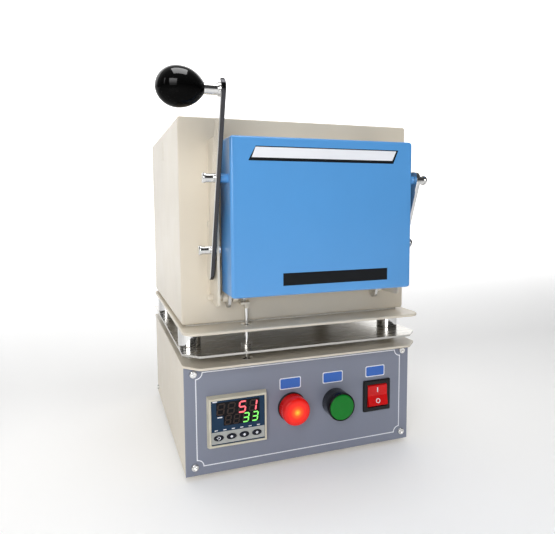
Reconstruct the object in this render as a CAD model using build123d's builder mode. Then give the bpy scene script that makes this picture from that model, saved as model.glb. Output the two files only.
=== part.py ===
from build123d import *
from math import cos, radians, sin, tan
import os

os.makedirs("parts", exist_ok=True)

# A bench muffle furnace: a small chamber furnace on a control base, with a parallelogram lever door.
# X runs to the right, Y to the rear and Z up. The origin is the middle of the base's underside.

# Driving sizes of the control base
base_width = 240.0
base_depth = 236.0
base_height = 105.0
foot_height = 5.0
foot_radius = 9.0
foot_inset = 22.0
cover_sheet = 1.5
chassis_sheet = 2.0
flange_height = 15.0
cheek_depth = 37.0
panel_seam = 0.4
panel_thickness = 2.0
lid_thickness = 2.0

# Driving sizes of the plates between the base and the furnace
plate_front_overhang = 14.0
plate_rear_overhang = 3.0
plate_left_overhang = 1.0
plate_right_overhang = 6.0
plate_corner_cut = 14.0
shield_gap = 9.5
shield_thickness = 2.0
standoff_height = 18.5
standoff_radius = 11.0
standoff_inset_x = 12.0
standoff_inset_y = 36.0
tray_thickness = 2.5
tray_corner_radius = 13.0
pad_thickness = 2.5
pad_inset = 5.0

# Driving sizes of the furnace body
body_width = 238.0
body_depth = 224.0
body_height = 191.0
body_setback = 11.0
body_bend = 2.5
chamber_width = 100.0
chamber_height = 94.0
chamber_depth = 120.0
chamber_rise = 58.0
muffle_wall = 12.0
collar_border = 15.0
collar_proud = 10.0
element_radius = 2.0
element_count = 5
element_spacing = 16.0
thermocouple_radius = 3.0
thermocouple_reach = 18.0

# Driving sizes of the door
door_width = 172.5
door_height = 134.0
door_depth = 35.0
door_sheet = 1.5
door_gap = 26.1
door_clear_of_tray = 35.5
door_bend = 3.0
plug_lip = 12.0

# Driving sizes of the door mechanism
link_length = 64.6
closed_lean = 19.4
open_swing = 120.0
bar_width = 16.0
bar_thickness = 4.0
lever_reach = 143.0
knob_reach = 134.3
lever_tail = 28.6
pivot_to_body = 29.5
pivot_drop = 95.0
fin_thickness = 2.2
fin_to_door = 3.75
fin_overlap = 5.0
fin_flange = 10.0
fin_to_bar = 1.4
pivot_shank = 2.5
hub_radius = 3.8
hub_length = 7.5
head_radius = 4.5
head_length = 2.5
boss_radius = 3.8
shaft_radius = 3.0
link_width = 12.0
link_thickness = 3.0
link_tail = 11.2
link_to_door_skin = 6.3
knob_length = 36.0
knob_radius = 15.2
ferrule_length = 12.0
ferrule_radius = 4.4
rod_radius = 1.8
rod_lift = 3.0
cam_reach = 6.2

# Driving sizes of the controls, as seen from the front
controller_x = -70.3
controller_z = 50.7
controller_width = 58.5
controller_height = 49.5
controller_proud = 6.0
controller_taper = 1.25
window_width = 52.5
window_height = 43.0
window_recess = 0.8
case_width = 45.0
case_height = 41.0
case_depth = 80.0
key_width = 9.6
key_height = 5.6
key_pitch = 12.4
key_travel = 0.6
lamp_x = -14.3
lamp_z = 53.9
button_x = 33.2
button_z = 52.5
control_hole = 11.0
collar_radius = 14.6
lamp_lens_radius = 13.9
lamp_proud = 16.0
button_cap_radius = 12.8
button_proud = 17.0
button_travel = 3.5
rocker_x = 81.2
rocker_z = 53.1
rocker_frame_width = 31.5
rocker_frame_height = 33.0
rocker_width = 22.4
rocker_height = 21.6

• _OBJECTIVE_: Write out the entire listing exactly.

• _FINAL RESULT_:
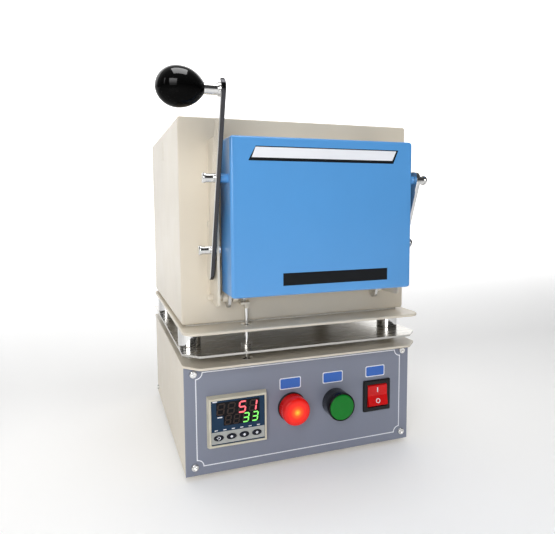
Reconstruct the object in this render as a CAD model using build123d's builder mode. Then give the bpy scene script that makes this picture from that model, saved as model.glb. Output the two files only.
=== part.py ===
from build123d import *
from math import cos, radians, sin, tan
import os

os.makedirs("parts", exist_ok=True)

# A bench muffle furnace: a small chamber furnace on a control base, with a parallelogram lever door.
# X runs to the right, Y to the rear and Z up. The origin is the middle of the base's underside.

# Driving sizes of the control base
base_width = 240.0
base_depth = 236.0
base_height = 105.0
foot_height = 5.0
foot_radius = 9.0
foot_inset = 22.0
cover_sheet = 1.5
chassis_sheet = 2.0
flange_height = 15.0
cheek_depth = 37.0
panel_seam = 0.4
panel_thickness = 2.0
lid_thickness = 2.0

# Driving sizes of the plates between the base and the furnace
plate_front_overhang = 14.0
plate_rear_overhang = 3.0
plate_left_overhang = 1.0
plate_right_overhang = 6.0
plate_corner_cut = 14.0
shield_gap = 9.5
shield_thickness = 2.0
standoff_height = 18.5
standoff_radius = 11.0
standoff_inset_x = 12.0
standoff_inset_y = 36.0
tray_thickness = 2.5
tray_corner_radius = 13.0
pad_thickness = 2.5
pad_inset = 5.0

# Driving sizes of the furnace body
body_width = 238.0
body_depth = 224.0
body_height = 191.0
body_setback = 11.0
body_bend = 2.5
chamber_width = 100.0
chamber_height = 94.0
chamber_depth = 120.0
chamber_rise = 58.0
muffle_wall = 12.0
collar_border = 15.0
collar_proud = 10.0
element_radius = 2.0
element_count = 5
element_spacing = 16.0
thermocouple_radius = 3.0
thermocouple_reach = 18.0

# Driving sizes of the door
door_width = 172.5
door_height = 134.0
door_depth = 35.0
door_sheet = 1.5
door_gap = 26.1
door_clear_of_tray = 35.5
door_bend = 3.0
plug_lip = 12.0

# Driving sizes of the door mechanism
link_length = 64.6
closed_lean = 19.4
open_swing = 120.0
bar_width = 16.0
bar_thickness = 4.0
lever_reach = 143.0
knob_reach = 134.3
lever_tail = 28.6
pivot_to_body = 29.5
pivot_drop = 95.0
fin_thickness = 2.2
fin_to_door = 3.75
fin_overlap = 5.0
fin_flange = 10.0
fin_to_bar = 1.4
pivot_shank = 2.5
hub_radius = 3.8
hub_length = 7.5
head_radius = 4.5
head_length = 2.5
boss_radius = 3.8
shaft_radius = 3.0
link_width = 12.0
link_thickness = 3.0
link_tail = 11.2
link_to_door_skin = 6.3
knob_length = 36.0
knob_radius = 15.2
ferrule_length = 12.0
ferrule_radius = 4.4
rod_radius = 1.8
rod_lift = 3.0
cam_reach = 6.2

# Driving sizes of the controls, as seen from the front
controller_x = -70.3
controller_z = 50.7
controller_width = 58.5
controller_height = 49.5
controller_proud = 6.0
controller_taper = 1.25
window_width = 52.5
window_height = 43.0
window_recess = 0.8
case_width = 45.0
case_height = 41.0
case_depth = 80.0
key_width = 9.6
key_height = 5.6
key_pitch = 12.4
key_travel = 0.6
lamp_x = -14.3
lamp_z = 53.9
button_x = 33.2
button_z = 52.5
control_hole = 11.0
collar_radius = 14.6
lamp_lens_radius = 13.9
lamp_proud = 16.0
button_cap_radius = 12.8
button_proud = 17.0
button_travel = 3.5
rocker_x = 81.2
rocker_z = 53.1
rocker_frame_width = 31.5
rocker_frame_height = 33.0
rocker_width = 22.4
rocker_height = 21.6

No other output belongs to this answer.